We are a long way from plaintiffs successfully collecting millions or even billions in damages from businesses for their greenhouse gas contribution to climate change.  The two federal appeal courts have only determined that there is enough of an argument for plaintiffs to be allowed to proceed to trial or in other words, the plaintiffs have standing. 

The legal standards for standing are much lower than what is required to be successful in winning a judgment.  For example, tort claims must meet more stringent causation standards than are required to demonstrate standing.  The Comer court found that plaintiffs had demonstrated sufficient causation.  The Court said plaintiffs did not have to show that the defendants greenhouse gas emissions alone caused the damages suffered by plaintiffs.  Rather, it is sufficient for standing that defendant's emissions contributes to the injuries suffered. 

While plaintiffs can now proceed to trial, there is certainly no guarantee of success.  However, these two appellate decisions will certainly embolden many more to file suits against utilities, chemical manufacturers, refiners, etc.  A flood of litigation is certainly on its way.

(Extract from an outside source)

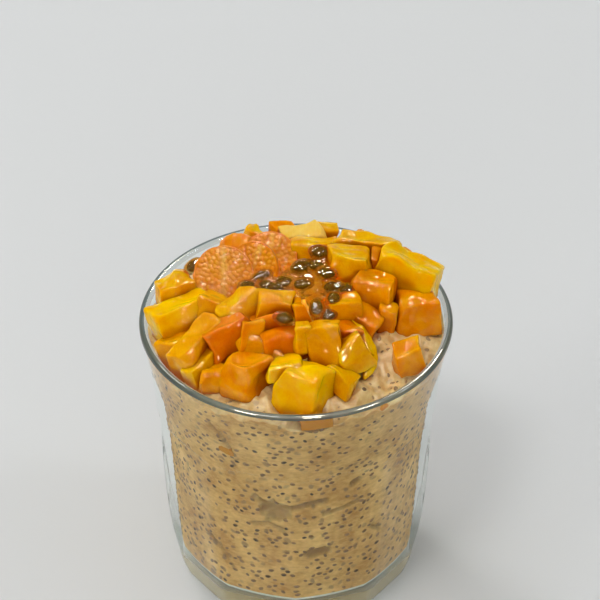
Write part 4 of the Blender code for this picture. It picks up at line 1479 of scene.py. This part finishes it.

All this litigation creates significant uncertainty for the business community.  If just one plaintiff is successful in securing damages, the risk of liability will be massive for businesses.  All of this should be considered as the Senate continues to debate Climate Change legislation. 

Expert Environmental Traders Discuss Climate Bills

The past two days I have been in Houston at the Environmental Markets Association (EMA) fall conference.  If you are not familiar with the EMA, it is an organization that supports the use of market-based solutions to environmental issues.  The members are largely made up of consultants, traders of environmental credits and project developers. 

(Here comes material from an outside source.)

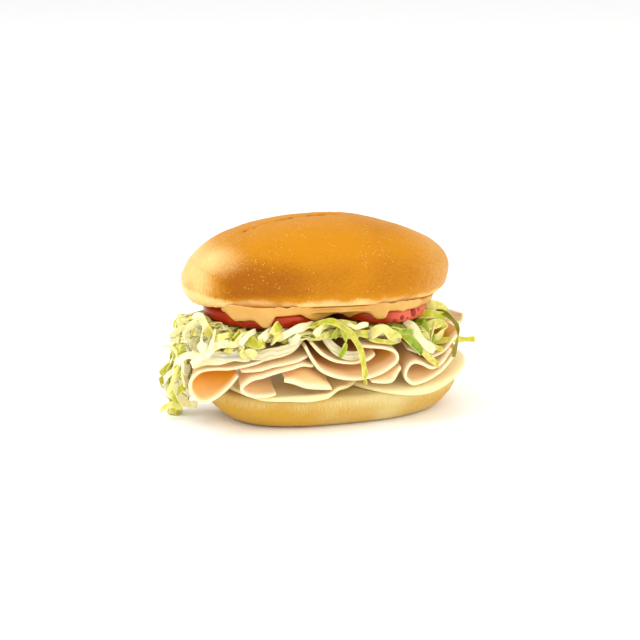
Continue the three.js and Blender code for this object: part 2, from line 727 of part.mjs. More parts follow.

Many of the members were on the ground floor when the first cap and trade programs were implemented in the 90's regarding acid rain.  The also participated in the two cap and trade programs on utilities that followed acid rain- NOx SIP call and CAIR. 

Finally, there is also expertise in the burgeoning carbon markets.  Whether that involves the "voluntary markets" in the U.S., state mandatory programs like RGGI in the east, or the international cap and trade program in the European Union.

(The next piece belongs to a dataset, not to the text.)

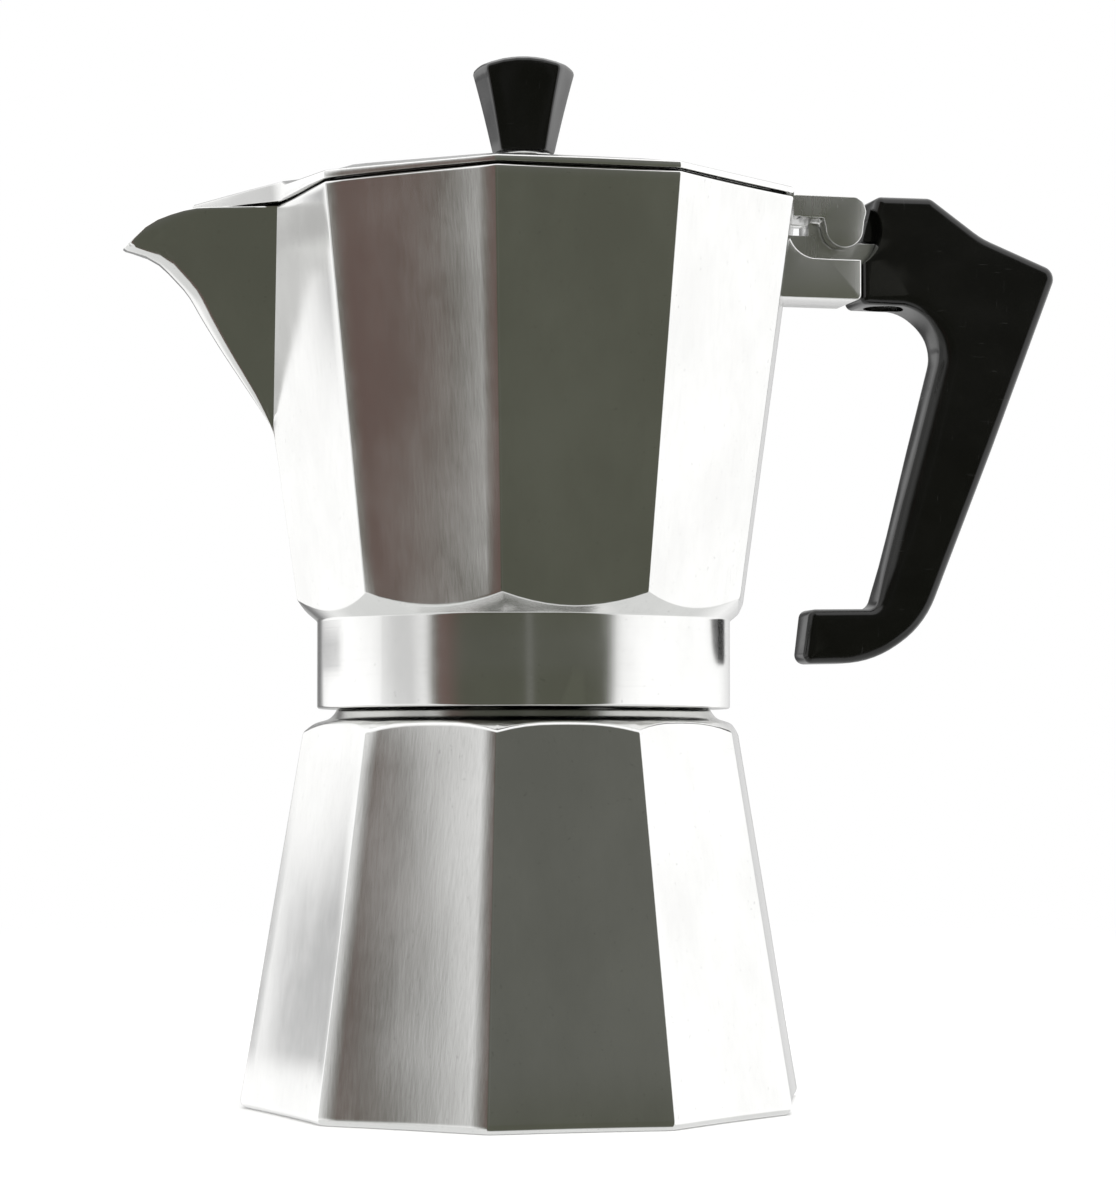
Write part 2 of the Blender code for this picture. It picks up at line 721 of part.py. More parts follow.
def make_lid(mat):
    columns = []  # (x, y at the edge, height below, height above, is spout side)
    gap = 0.5

    def edge(x, y, beak):
        under = (162.5 if beak else table(LIP, max(0.0, -x)) + gap)
        if beak:
            share = (-x - 47.8) / (BEAK_TIP - 47.8)
            upper = 165.0 + (163.6 - 165.0) * max(0.0, share)
        else:
            upper = min(165.9, 165.9 - 0.0125 * max(0.0, -x))
            under = min(under, upper - 1.1)
        return x, y, under, upper, beak

    half = []
    for k in range(4):
        a = Vector((math.cos(k * SEG_ANGLE), math.sin(k * SEG_ANGLE))) * LID_R
        b = Vector((math.cos((k + 1) * SEG_ANGLE), math.sin((k + 1) * SEG_ANGLE))) * LID_R
        for u in (0.0, 0.25, 0.5, 0.75):
            p = a.lerp(b, u)
            half.append(edge(p.x, p.y, False))
    a = Vector((math.cos(4 * SEG_ANGLE), math.sin(4 * SEG_ANGLE))) * LID_R
    b = Vector((-LID_R, 0.0))
    for u in (0.0, BEAK_SHARE / 2):
        p = a.lerp(b, u)
        half.append(edge(p.x, p.y, False))
    corner = a.lerp(b, BEAK_SHARE)
    tip = Vector((-BEAK_TIP, 0.0))
    for u in (0.0, 0.35, 0.7, 0.93):
        p = corner.lerp(tip, u)
        half.append(edge(p.x, p.y, True))
    full = half + [edge(-BEAK_TIP, 0.0, True)] + [(x, -y, lo, hi, bk) for x, y, lo, hi, bk in half[:0:-1]]

    def inner_dir(x, y):
        d = Vector((x, y))
        k = math.atan2(y, x) % SEG_ANGLE - SEG_ANGLE / 2
        return d.normalized(), HALF_COS / math.cos(k)

    def ring(corner_r, z):
        row = []
        for x, y, lo, hi, bk in full:
            d, c = inner_dir(x, y)
            row.append((d.x * corner_r * c, d.y * corner_r * c, z(lo, hi, bk) if callable(z) else z))
        return row

    def cone(corner_r):
        return 166.1 + (LID_APEX - 166.1) * (LID_R - corner_r) / (LID_R - 7.0)


    def lip_depth(lo, hi, bk):
        return 0.0 if bk else 2.0

    rows = [
        ring(2.3, LID_APEX),
        [(7.0 * inner_dir(x, y)[0].x, 7.0 * inner_dir(x, y)[0].y, LID_APEX) for x, y, *_ in full],
        ring(28.0, cone(28.0)),
        ring(49.0, lambda lo, hi, bk: min(cone(49.0), hi + 0.75)),
        [(x * 0.992, y * 0.992, hi) for x, y, lo, hi, bk in full],
        [(x, y, hi - 0.35) for x, y, lo, hi, bk in full],
        [(x, y, lo + 0.15) for x, y, lo, hi, bk in full],
        [(x * 0.994, y * 0.994, lo) for x, y, lo, hi, bk in full],
        ring(49.0, lambda lo, hi, bk: lo),
        ring(48.8, lambda lo, hi, bk: lo - lip_depth(lo, hi, bk)),
        ring(47.6, lambda lo, hi, bk: lo - lip_depth(lo, hi, bk)),
        ring(47.0, lambda lo, hi, bk: lo + 0.6),
        ring(28.0, cone(28.0) - 1.3),
        [(8.0 * inner_dir(x, y)[0].x, 8.0 * inner_dir(x, y)[0].y, LID_APEX - 1.6) for x, y, *_ in full],
        ring(2.3, LID_APEX - 1.6),
    ]
    rows[0] = [(2.2 * inner_dir(x, y)[0].x, 2.2 * inner_dir(x, y)[0].y, LID_APEX) for x, y, *_ in full]
    rows[-1] = [(2.2 * inner_dir(x, y)[0].x, 2.2 * inner_dir(x, y)[0].y, LID_APEX - 1.6) for x, y, *_ in full]
    lid = grid("lid", rows, mat, wrap=True, sharp=9.0)

    web = rounded([(48.4, 165.05, 0), (55.6, 165.05, 0), (55.6, 169.35, 0), (50.4, 169.35, 1.4)], 30)
    web_obj = prism("add_web", web, -EAR_OUT, EAR_OUT, None)
    ear = [
        (52.0, 164.7), (PIN_X - KNUCKLE_R, 164.7),
    ]
    ear += [(PIN_X + KNUCKLE_R * math.cos(math.radians(a)), PIN_Z + KNUCKLE_R * math.sin(math.radians(a))) for a in range(180, 361, 20)]
    ear += [(64.75, 164.6), (64.95, 166.4), (64.4, 168.2), (62.9, 169.35), (52.0, 169.35)]
    near = prism("add_ear_near", ear, -EAR_OUT, -EAR_IN, None)
    far = prism("add_ear_far", ear, EAR_IN, EAR_OUT, None)
    hole = lathe("cut_ear_hole", [(0, -9.0), (PIN_R + 0.06, -9.0), (PIN_R + 0.06, 9.0), (0, 9.0)], None, 24, y_axis_place(PIN_X, 0.0, PIN_Z))
    boolean(lid, web_obj, "UNION")
    boolean(lid, near, "UNION")
    boolean(lid, far, "UNION")
    boolean(lid, hole, "DIFFERENCE")
    return lid


def make_hinge_pin(mat):
    # plain pin with a small domed end each side, flush with the ears
    return lathe(
        "hinge_pin",
        [(0, -6.7), (1.1, -6.6), (PIN_R, -6.2), (PIN_R, 6.2), (1.1, 6.6), (0, 6.7)],
        mat,
        24,
        y_axis_place(PIN_X, 0.0, PIN_Z),
    )


KNOB_TOP = [(-6.7, 7.6), (-9.5, 0.0), (-6.7, -7.6), (6.7, -7.6), (9.5, 0.0), (6.7, 7.6)]
KNOB_TURN = math.radians(-13.0)


def make_knob(plastic, brass, steel):
    sides = []
    for i, (x, y) in enumerate(KNOB_TOP):
        nx, ny = KNOB_TOP[(i + 1) % 6]
        for u in (0.0, 1 / 3, 2 / 3):
            p = Vector((x + (nx - x) * u, y + (ny - y) * u))
            c, s = math.cos(KNOB_TURN), math.sin(KNOB_TURN)
            sides.append(Vector((p.x * c - p.y * s, p.x * s + p.y * c)))

    def dome(p):
        return KNOB_APEX - (KNOB_DOME_R - math.sqrt(KNOB_DOME_R**2 - p.length_squared))

    def hole(r, z):
        return [(p.normalized().x * r, p.normalized().y * r, z) for p in sides]

    def outline(scale, z=None, drop=0.0):
        return [(p.x * scale, p.y * scale, (dome(p * scale) - drop) if z is None else z) for p in sides]

    rows = [
        hole(3.5, 187.3),
        hole(3.5, KNOB_BOTTOM),
        outline(0.60, KNOB_BOTTOM),
        outline(0.625, KNOB_BOTTOM + 0.5),
        outline(0.985, None, 0.9),
        outline(0.965),
        outline(0.65),
        outline(0.33),
    ]
    knob = grid("knob", rows, plastic, start=(0, 0, 187.3), end=(0, 0, KNOB_APEX), sharp=15.0)
    washer = lathe("knob_washer", [(2.2, 174.3), (5.7, 174.3), (6.0, 174.6), (6.0, 175.0), (5.7, 175.3), (2.2, 175.3)], steel, 32)
    insert = lathe("knob_insert", [(2.1, 175.9), (3.2, 175.9), (3.2, 187.0), (2.1, 187.0)], brass, 24)
    screw = lathe(
        "knob_screw",
        [(0, 170.4), (2.8, 170.4), (3.6, 170.9), (3.6, 172.1), (1.8, 172.1), (1.8, 185.6), (1.3, 186.2), (0, 186.2)],
        steel,
        24,
    )
    return knob, washer, insert, screw


# ---------------------------------------------------------------- handle
HANDLE = [
    (64.3, 149.1, 1.4), (64.3, 157.5, 4.0), (67.5, 169.65, 1.4), (78.3, 169.75, 2.6), (88.6, 162.6, 16.0),
    (104.0, 156.6, 2.6), (77.4, 88.4, 9.0), (67.0, 81.4, 12.0), (53.1, 81.1, 1.8), (54.5, 91.4, 1.6),
    (67.8, 91.6, 2.4), (83.0, 149.1, 8.6),
]


def make_handle(mat, steel):
    outline = rounded(HANDLE, 18)

    def half(x, z):
        return 4.3 + 1.7 * max(0.0, min(1.0, (z - 82.0) / 40.0))

    handle = prism("handle", outline, 0, 0, mat, chamfer=1.2, half=half)
    bm = bmesh.new()
    bmesh.ops.create_cube(bm, size=1.0)
    for v in bm.verts:
        v.co = Vector((68.0 + v.co.x * 12.8, v.co.y * 6.6, 158.0 + v.co.z * 6.7)) * MM
    slot = link("cut_handle_slot", bm, None)
    wells = lathe("cut_handle_well", [(0, 145.0), (3.8, 145.0), (3.8, 152.6), (2.2, 152.6), (2.2, 156.0), (0, 156.0)], None, 24, z_axis_place(70.4, 0.0))
    near = lathe("cut_rebate_near", [(0, -9.0), (7.3, -9.0), (7.3, -TONGUE_HALF), (0, -TONGUE_HALF)], None, 36, y_axis_place(PIN_X, 0.0, PIN_Z))
    far = lathe("cut_rebate_far", [(0, TONGUE_HALF), (7.3, TONGUE_HALF), (7.3, 9.0), (0, 9.0)], None, 36, y_axis_place(PIN_X, 0.0, PIN_Z))
    for cutter in (slot, wells, near, far):
        boolean(handle, cutter, "DIFFERENCE")
    place = z_axis_place(70.4, 0.0)
    washer = lathe("handle_washer", [(2.2, 151.6), (3.4, 151.6), (3.4, 152.2), (2.2, 152.2)], steel, 24, place)
    screw = lathe(
        "handle_screw",
        [(0, 149.8), (2.6, 149.8), (3.1, 150.2), (3.1, 151.3), (1.9, 151.3), (1.9, 159.0), (1.5, 159.6), (0, 159.6)],
        steel,
        24,
        place,
    )
    return handle, washer, screw


# ---------------------------------------------------------------- assembly
def main():
    clear_scene()
    alu = material("cast_aluminium", (0.74, 0.74, 0.73), 0.22, 1.0)
    spun = material("spun_aluminium", (0.78, 0.78, 0.77), 0.34, 1.0)
    steel = material("steel", (0.62, 0.62, 0.61), 0.25, 1.0)
    brass = material("brass", (0.72, 0.52, 0.24), 0.28, 1.0)
    plastic = material("moulded_black", (0.012, 0.012, 0.011), 0.22, 0.0)
    rubber = material("white_rubber", (0.75, 0.73, 0.68), 0.6, 0.0)
    red = material("red_fibre", (0.35, 0.06, 0.04), 0.6, 0.0)

    boiler = make_boiler(alu)
    body, v_gasket, seat, pin, spring, cutter = make_valve(brass, steel, red)
    boolean(boiler, cutter, "DIFFERENCE")
    basket, stem, screen, gasket, plate = make_funnel(spun, steel, rubber)
    collector = make_collector(alu)
    column = make_column(alu)
    lid = make_lid(alu)
    hinge_pin = make_hinge_pin(steel)
    knob, k_washer, k_insert, k_screw = make_knob(plastic, brass, steel)
    handle, h_washer, h_screw = make_handle(plastic, steel)

    origin = valve_place().translation / MM
    parent_at("axis_valve", tuple(origin), [pin])
    parent_at("axis_unscrew", (0, 0, NECK_TOP), [collector, column, hinge_pin, handle, h_washer, h_screw])
    parent_at("axis_lid", (PIN_X, 0, PIN_Z), [lid, knob, k_washer, k_insert, k_screw])
    parent_at("axis_funnel", (0, 0, NECK_TOP), [basket, stem, screen])
    parent_at("axis_gasket", (0, 0, 85.5), [gasket])
    parent_at("axis_plate", (0, 0, 88.4), [plate])


main()
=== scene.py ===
import math  # noqa: E402

import bmesh  # noqa: E402
import bpy  # noqa: E402
from mathutils import Matrix, Vector  # noqa: E402
from mathutils.geometry import delaunay_2d_cdt  # noqa: E402


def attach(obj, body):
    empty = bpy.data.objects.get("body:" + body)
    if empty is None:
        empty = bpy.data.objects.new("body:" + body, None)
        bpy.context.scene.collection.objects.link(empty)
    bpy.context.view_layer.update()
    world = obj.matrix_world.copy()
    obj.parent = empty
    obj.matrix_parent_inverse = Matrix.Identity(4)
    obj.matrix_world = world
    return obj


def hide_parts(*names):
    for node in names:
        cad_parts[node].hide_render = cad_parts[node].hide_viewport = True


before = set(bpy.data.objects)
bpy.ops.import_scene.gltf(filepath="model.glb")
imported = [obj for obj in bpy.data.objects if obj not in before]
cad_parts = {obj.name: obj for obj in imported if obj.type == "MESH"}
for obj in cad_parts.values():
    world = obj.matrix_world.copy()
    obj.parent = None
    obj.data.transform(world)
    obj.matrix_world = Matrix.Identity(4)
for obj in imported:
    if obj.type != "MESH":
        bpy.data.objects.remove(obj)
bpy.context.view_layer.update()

MM = 0.001
SIDES = 10
SEG = 2 * math.pi / SIDES
HC = math.cos(SEG / 2)

# sizes in mm, the same as the CAD
BOILER_TURN = math.radians(-1.5)
NECK_TOP = 84.0
PIN_X, PIN_Z, PIN_R = 60.6, 163.15, 1.5
KNUCKLE_R = 3.7
EAR_IN, EAR_OUT = 3.3, 6.5
TONGUE_HALF = 2.9
BOILER_WALL = 2.9
JUG_WALL = 2.2
COLLAR_R = 38.15
COLLAR_Z0, COLLAR_Z1 = 72.5, 88.6
FLOOR_UNDER, FLOOR_TOP, FLOOR_HOLE = 89.4, 91.9, 6.3
LID_R, LID_APEX, BEAK_TIP, BEAK_SHARE = 52.7, 174.0, 61.6, 0.523


# ------------------------------------------------------------------ materials
def new_material(name):
    mat = bpy.data.materials.new(name)
    mat.use_nodes = True
    tree = mat.node_tree
    tree.nodes.clear()
    out = tree.nodes.new("ShaderNodeOutputMaterial")
    bsdf = tree.nodes.new("ShaderNodeBsdfPrincipled")
    tree.links.new(bsdf.outputs[0], out.inputs[0])
    return mat, tree, bsdf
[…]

Bottom line, these folks have the expertise in trading various environmental credits under a wide range of programs.  They have seen what has worked (acid rain) and what hasn't worked (collapse of the CAIR program). 

The big topic of course is the Waxman-Markey and Kerry-Boxer bills pending in Congress.  There was a lot of discussion regarding the various elements of these bills.  From the various perspectives offered over the last few days I draw the following perspectives regarding the drive for a federal CO2 cap and trade program in the U.S.:

  • Complexity- Many expressed concern that the Waxman-Markey Bill is overly complex.  That instead of focusing on setting up a core program- namely putting a price on carbon-the bill tries to dictate the minutia around the program.  The more complex the program the more difficult it is to operate.
  • Offsets- Many concentrated on the debate over the domestic and international offset programs.  There appeared to be consensus that an offset program was absolutely key to bringing down the cost of compliance.  The concern expressed was that both Waxman-Markey and Boxer-Kerry put too many conditions on the offset program.  These include limiting how many offsets each company can use for compliance.  What types of offsets will qualify.  How quickly EPA can certify the verification procedures for creating offsets. 
  • Stabenow-Baucus Offsets Bill- This bill is seen as a mechanism to clean up what is wrong with the offset programs established in the other bills.  A lot of hope was being placed on this being the vehicle to correct the problems.
  • EPA Preclusion-  While not receiving a lot of attention, a huge difference between the House and Senate bills is whether EPA is precluded from regulating greenhouse gases under the Clean Air Act.  House says EPA is precluded, Senate does not.  As I have discussed on in prior posts, this is a huge issue.  In fact, one of the main reasons to set up a cap and trade program is to pre-empt EPA from establishing an unworkable command and control program under the Clean Air Act.
  • Stability Reserve-  This is the concept of trying to address carbon prices getting to high after the program is established.  Rather than simply placing a cap on prices, both bills create the concept of a reserve of allowances that could be released if prices get to high.  This is not a cap, if the trigger is met it allows future allowances to be auctioned off.   EPA is supposed to take the proceeds from the auctions and purchase offsets to make the impact of releasing more allowance neutral.  The concern on the stability reserves were: 1) the triggers to tap into the reserve and whether it really can control prices from getting too high; and 2)  what happens if not enough offsets are available for EPA to purchase because all the limitations placed on which types of offset qualify.
  • Verification Procedures for Offsets-  The Senate would require notice and comment on every offset project which was seen as overly cumbersome.  The House allows pre-compliance offset credits to qualify for only 2009-2012. Also, projects must meet either a state verification procedure or one deemed by EPA as stringent as a state verification procedure.  The short duration of pre-compliance offset projects was concerning because it may severely limit available offset credits after 2012.  The limitations on verification procedures could disqualify many projects that went through non-state certified verification procedures. 

Many more observations and comments were made.  I certainly learned a lot from the experts who work have been working in environmental markets since the 1990's.  Their expertise certainly should carry a lot of weight with Congress.  Otherwise, we risk have politicians set up a program that is doomed to failure from the start.